Quartet in Autumn

      Of the four only Letty used the library for her own pleasure and possible edification.  She had always been an unashamed reader of novels, but if she hoped to find one which reflected her own sort of life she had come to realise that the position of an unmarried, unattached, ageing woman is of no interest whatever to the writer of modern fiction.

      The organisation where Letty and Marcia worked regarded it as a duty to provide some kind of a retirement party for them, when the time came for them to give up working. Their status as ageing unskilled women did not entitle them to an evening party, but it was felt that a lunchtime gathering, leading only to more than usual drowsiness in the afternoon, would be entirely appropriate…
      The activities of their department seemed to be shrouded in mystery – something to do with records or filing, it was thought, nobody knew for certain, but it was evidently ‘women’s work’, the kind of thing that could easily be replaced by a computer.  The most significant thing about it was that nobody was replacing them, indeed the whole department was being phased out and only being kept on until the men working in it reached retirement age.

Quartet in Autumn, shortlisted for the Booker Prize when it was published in 1977, is one of Barbara Pym’s most unsentimental books, about four English office workers who face ageing in different ways. Edwin, Letty, Marcia and Norman have little in common except that they have worked in the same office for many years.  They are each eccentric and difficult in their own way, and resist connections with each other. Letty is a spinster who doesn’t know why life seems to have passed her by. Marcia is an anti-social eccentric, whose quirks and paranoia are becoming more pronounced since her mastectomy. Edwin is a widower obsessed with church-going. And Norman is a ‘strange little man’ with a sarcastic sense of humor and more than a touch of misanthropy.

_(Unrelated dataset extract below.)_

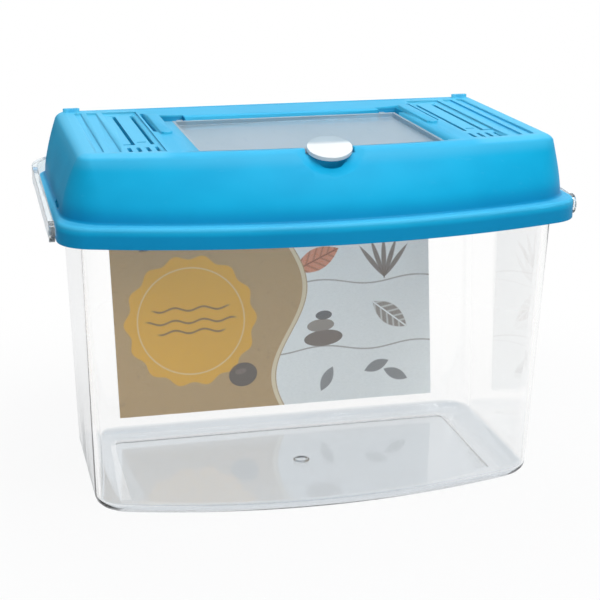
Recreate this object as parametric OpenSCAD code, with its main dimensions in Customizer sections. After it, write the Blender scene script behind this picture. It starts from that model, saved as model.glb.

In typical Pym fashion, these four characters dance around each other, unable to commit to truly knowing one another. They know each other’s habits and eccentricities, but they don’t really know each other. And when one of them goes into a decline, the other three notice, and try to move into action, but ultimately can do little to help.  This may not be an uplifting book, but it is certainly sharply funny, observant, sad and true. I always enjoy Pym’s clear-eyed observations about her fellow humans – while she shows her characters with warts and all, she does not judge them. They are real people, worthy of her respect.